╔══

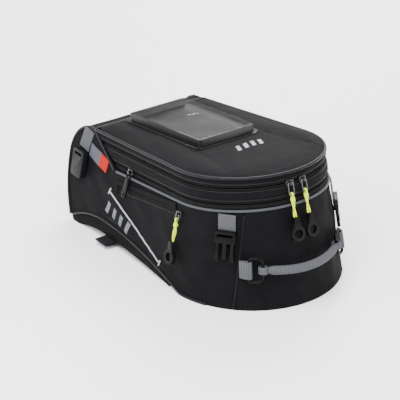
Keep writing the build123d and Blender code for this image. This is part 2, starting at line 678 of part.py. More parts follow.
def handle_nodes():
    plane = ring_plane()
    ring = plane * wire_frame(RING_WIDTH, RING_HEIGHT, RING_WIRE, RING_CORNER, RING_ROUND)
    fold = RING_WIRE / 2 + 0.3
    seam_x = -RING_WIDTH / 2 - HANDLE_TAIL
    seam = (seam_x, -RING_STANDOFF + SURFACE_GAP + WEBBING_THICKNESS + 1.5)
    bar_side = (-RING_WIDTH / 2, 0)
    outer = make_hull([
        *Circle(fold + WEBBING_THICKNESS).moved(Location((*bar_side, 0))).edges(),
        *Circle(WEBBING_THICKNESS).moved(Location((*seam, 0))).edges(),
    ])
    cheek = outer - Pos(*bar_side) * Circle(fold)
    upright = Plane(origin=(0, HANDLE_WEBBING / 2, 0), x_dir=(1, 0, 0), z_dir=(0, -1, 0))
    loop = plane * extrude(upright * cheek, amount=HANDLE_WEBBING)
    eye_place = plane.location * Pos(RING_WIDTH / 2, 0, 0)
    eye_height = 9.0
    sleeve = extrude(RectangleRounded(14, 13, 4) - RectangleRounded(9, 9, 3), amount=eye_height / 2, both=True)
    sleeve = eye_place * Rot(90, 0, 0) * sleeve
    start = (plane.location * Pos(RING_WIDTH / 2 + 5.6, 0, 0)).position
    middle = rear_point(0, HANDLE_Z, HANDLE_STANDOFF)
    path = ThreePointArc(tuple(start), (0, middle.Y, HANDLE_Z), (-start.X, start.Y, start.Z))
    section = Plane(origin=path @ 0, x_dir=(0, 0, 1), z_dir=path % 0) * Ellipse(HANDLE_THICKNESS / 2, 4.2)
    strap = sweep(section, path=path)
    handle = strap + sleeve + mirrored(sleeve)
    return {
        "d_rings": Compound(children=[ring, mirrored(ring)]),
        "handle_loops": Compound(children=[loop, mirrored(loop)]),
        "carry_handle": handle,
    }


def male_buckle():
    """Side-release plug: a frame that holds the webbing, two sprung arms and a guide between them, from Y = 0 down."""
    frame = Pos(0, -BUCKLE_FRAME / 2, 0) * bar(BUCKLE_WIDTH, BUCKLE_FRAME, BUCKLE_THICKNESS, 2.5)
    slot = Pos(0, -BUCKLE_FRAME / 2 + 2, -1) * bar(BUCKLE_WIDTH - 6, 3.2, BUCKLE_THICKNESS + 2, 1.2)
    arm_y = -BUCKLE_FRAME - PRONG_LENGTH / 2 + 0.5
    guide = Pos(0, arm_y + 2, 1) * bar(5.0, PRONG_LENGTH - 3, BUCKLE_THICKNESS - 2, 1.5)
    body = frame - slot + guide
    for side in (-1, 1):
        arm = Pos(side * 9.0, arm_y, 1) * bar(3.6, PRONG_LENGTH, BUCKLE_THICKNESS - 2, 1.2)
        tip = Pos(side * 9.8, arm_y - PRONG_LENGTH / 2 + 4.5, 1) * bar(5.0, 8.0, BUCKLE_THICKNESS - 2, 1.8)
        body = body + arm + tip
    return body


def buckle_nodes():
    plane = rear_plane(BUCKLE_ANGLE, BUCKLE_TOP_Z, 1.2)
    tab = Pos(0, -TAB_LENGTH / 2, 0) * bar(WEBBING - 3, TAB_LENGTH, WEBBING_THICKNESS)
    left = {
        "rear_tab_left": plane * tab,
        "rear_buckle_left": plane * Pos(0, -TAB_LENGTH - SEWN_GAP, 0) * male_buckle(),
    }
    front = side_plane(-1, FRONT_BUCKLE_Y, FRONT_BUCKLE_Z, SURFACE_GAP)
    width, length, thickness = FRONT_BUCKLE
    body = Pos(0, -length / 2 - FREE_GAP, 1.0) * bar(width, length, thickness, 4)
    slot = Pos(0, -6, 0) * bar(width - 7, 3.2, thickness + 2, 1.2)
    mouth = Pos(0, -length, 1.0 + thickness / 2 - 1.6) * Pos(0, 4, 0) * bar(width - 6, 12, 3.2)
    left["front_buckle_left"] = front * (body - slot - mouth)
    nodes = with_right(left)
    loop = front * Pos(0, 9, 0) * bar(WEBBING - 3, 16, WEBBING_THICKNESS + 1.0, 1)
    nodes["front_strap_loops"] = Compound(children=[loop, mirrored(loop)])
    return nodes


def strap_loops():
    """Flat folded webbing under the pad on both sides, for the straps that hold the bag on the tank."""
    reach = 30.0
    top_z = PAD_CREST_Z - 0.8
    thickness = 2 * WEBBING_THICKNESS
    outer_x = side_half(STRAP_LOOP_Y, 0) + STRAP_LOOP_OUT
    loop = Pos(-outer_x + reach / 2, STRAP_LOOP_Y, top_z - thickness) * bar(reach, WEBBING, thickness, 2)
    return Compound(children=[loop, mirrored(loop)])


def surface_strip(faces, thickness):
    """Side view faces as thin strips lying on both side panels."""
    layer = body_block(-SEWN_GAP - thickness) - body_block(-SEWN_GAP)
    strips = []
    for face in faces:
        strips.extend((layer & slab_from_profile(face)).solids())
    return Compound(children=strips)


def trim_nodes():
    front, rear = Vector(*STRIPE_FRONT), Vector(*STRIPE_REAR)
    middle = (front + rear) * 0.5
    slope = math.degrees(math.atan2(front.Y - rear.Y, front.X - rear.X))
    stripe = Pos(middle.X, middle.Y) * Rot(0, 0, slope) * Rectangle((front - rear).length, STRIPE_WIDTH)
    ticks = []
    for end in (front, rear):
        ticks.append(Pos(end.X, end.Y) * Rot(0, 0, slope) * Rectangle(STRIPE_WIDTH, 7))
    side_bars = []
    for index in range(4):
        offset = (index - 1.5) * 16
        centre = Pos(BARS_CENTRE[0] + offset, BARS_CENTRE[1] + offset * 0.18)
        side_bars.append(centre * Rot(0, 0, 22) * Rectangle(6, 15))
    label = Pos(*LABEL_CENTRE) * Rot(0, 0, LABEL_TURN) * Rectangle(*LABEL_SIZE)
    return {
        "seam_stripes": surface_strip([stripe + ticks[0] + ticks[1]], PRINT),
        "side_bars": surface_strip(side_bars, PRINT),
        "side_labels": surface_strip([label], 2 * PRINT),
    }


def build():
    free = above_body()
    nodes = {}
    groups = (lower_body(), piping_nodes(), trim_nodes(), collar_nodes(free), lid_nodes(free), window_nodes(),
              main_zip_hardware(), pocket_hardware(), expander_hardware(), handle_nodes(), buckle_nodes())
    for group in groups:
        nodes.update(group)
    nodes["lid_bars"] = lid_bars()
    nodes["strap_loops"] = strap_loops()
    return nodes


# The bag is built with its rear arc where the sizes above put it, then centred on its own length.
LENGTH_FRONT = NOSE_Y + PIPING / 2
LENGTH_REAR = rear_point(0, HANDLE_Z, HANDLE_STANDOFF).Y - 4.2
CENTRING = Pos(0, -(LENGTH_FRONT + LENGTH_REAR) / 2, 0)


def main():
    os.makedirs("parts", exist_ok=True)
    for name, shape in build().items():
        export_step(CENTRING * shape, f"parts/{name}.step")


if __name__ == "__main__":
    main()
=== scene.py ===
"""Builds the looks of a soft motorcycle tank bag around its fixed CAD frame."""

import json
import math

import bmesh
import bpy
import numpy as np
from bpy.props import FloatProperty, FloatVectorProperty, PointerProperty
from mathutils import Matrix, Vector, noise
from mathutils.bvhtree import BVHTree


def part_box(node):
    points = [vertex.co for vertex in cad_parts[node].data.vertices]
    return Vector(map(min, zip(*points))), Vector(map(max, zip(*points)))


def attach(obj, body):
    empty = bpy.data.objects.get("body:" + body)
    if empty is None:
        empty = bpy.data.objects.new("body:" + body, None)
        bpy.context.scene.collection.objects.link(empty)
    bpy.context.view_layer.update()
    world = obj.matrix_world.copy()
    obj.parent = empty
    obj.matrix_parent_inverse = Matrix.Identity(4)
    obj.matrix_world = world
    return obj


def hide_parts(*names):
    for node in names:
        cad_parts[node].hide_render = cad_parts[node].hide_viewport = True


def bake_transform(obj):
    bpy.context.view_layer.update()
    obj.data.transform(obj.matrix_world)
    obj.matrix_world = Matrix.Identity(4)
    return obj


bl_info = {
    "name": "Tank Bag",
    "version": (1, 0, 0),
    "blender": (4, 5, 0),
    "location": "View3D > Sidebar > Tank Bag",
    "description": "Padded panels, zips, webbing and hardware of a motorcycle tank bag",
    "category": "Object",
}

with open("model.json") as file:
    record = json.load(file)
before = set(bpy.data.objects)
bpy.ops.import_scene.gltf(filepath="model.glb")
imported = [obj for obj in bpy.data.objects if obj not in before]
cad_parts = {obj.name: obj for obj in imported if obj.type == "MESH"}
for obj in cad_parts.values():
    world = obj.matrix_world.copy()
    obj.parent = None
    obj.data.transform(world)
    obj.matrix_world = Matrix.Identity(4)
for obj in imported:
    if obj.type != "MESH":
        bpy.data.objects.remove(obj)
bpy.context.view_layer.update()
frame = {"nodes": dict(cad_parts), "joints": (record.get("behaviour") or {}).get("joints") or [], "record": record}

# ---- Sizes shared with the CAD, in millimetres, Y measured forwards from the bag's own middle -------------------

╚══

◆ **AIM OF THE EXERCISE**
Report every line containing the word "model" from the listing above.

◆ **OUTPUT**
with open("model.json") as file:
bpy.ops.import_scene.gltf(filepath="model.glb")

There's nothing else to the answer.